The Leader of the Christian Science movement has taught by example so many of the offices of the good citizen that it was no wonder the community in which she lately lived bore testimony to the reversal of that old saying quoted by Jesus, "A prophet is not without honor save in his own country, and among his own kin." In her case there was honor given, and there was poignant regret at her removal. She had interested herself in all that made for the common welfare, from the making of good roads to the building of a church; she planned that the little children should have shoes, as well as that the sick should have healing. We may quote her own words, taken from "Miscellaneous Writings" (p. 110), "What grander ambition is there than to maintain in yourselves what Jesus loved, and to know that your example, more than words, makes morals for mankind!"

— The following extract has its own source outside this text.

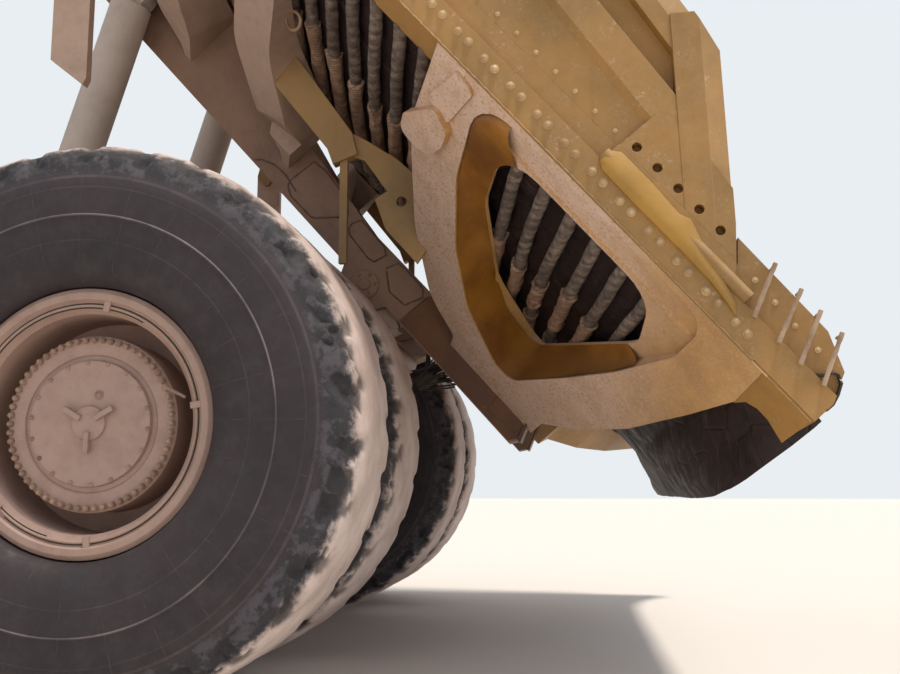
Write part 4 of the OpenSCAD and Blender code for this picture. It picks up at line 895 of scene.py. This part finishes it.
# %% [markdown]
# ## Side beams: bolts, washers, weld and rolled edges
# The ropes are clamped by pairs of bolts along both side beams, 274 mm from pair to pair. Smaller pins hold
# the liner to the web above, a rolled strip covers the joint below the gusset plate, and four rods stand
# across the tail's web. An array modifier could repeat the bolts, but the row bends down toward the tail,
# and a loop can follow the bend.

# %% Bolts, pins and weld of the side beams
BEAM_Y, BEAM_END, PAIR_PITCH = 4.100, 5.70, 0.2735
# The liner's pins stand on the web, which lies this far inside the beam's face
WEB_IN, PIN_PITCH = 0.050, 0.196
TAIL_PINS = ((-2.538, 1.931), (-2.730, 1.919), (-2.925, 1.903), (-3.133, 1.898))


def beam_bolts(side, word):
    """Pairs of bolts that clamp the ropes. Behind x = 0.35 their row falls by 17 mm in each metre."""
    heads = Shape()
    for i in range(-11, 20):
        x = 0.301 + PAIR_PITCH * i
        z = 1.690 + min(0.0, x - 0.35) * 0.0174
        for off in (-0.054, 0.054):
            domed_bolt(heads, outward_place(x + off, BEAM_Y, z, side), 0.024, 0.024, 1.35)
    heads.make("beam_bolts_" + word, bolt_steel, "bed")


def liner_pins(side, word):
    """The row of small pins above the bolts, and four more that step down at the tail."""
    pins = Shape()
    for i in range(-6, 28):
        place = outward_place(-0.002 + PIN_PITCH * i, BEAM_Y - WEB_IN, 1.977, side)
        domed_bolt(pins, place, 0.012, 0.012, 1.5)
    for x, z in TAIL_PINS:
        domed_bolt(pins, outward_place(x, BEAM_Y - WEB_IN, z, side), 0.014, 0.012, 1.5)
    pins.make("liner_pins_" + word, bolt_steel, "bed")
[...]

The duty of Christian Scientists as to "taking part in national, state, and municipal elections," has recently been editorially discussed in the Sentinel. The propriety of exercising the right of suffrage so as to have some share in the government of the country in this way, seems self-evident. The right act of one man is of importance to all men. John Stuart Mill, writing "On Liberty," said: "The initiation of all wise or noble things comes, and must come, from individuals, generally at first from some one individual. The honor and glory of the average man is, that he is capable of following that initiation; that he can respond internally to wise and noble things, and be led to them with his eyes open." To say that political conditions are so impure that the Christian workers should keep aloof, is like saying that a man may be so sick that none should go near to help him. The Christian Scientist would feel immediate compassion for a man helpless and sick, and would initiate better conditions for him, beginning with healing. Likewise he may in his community be the initiator of better local conditions. When some one shows the right way, many are ready to walk in it.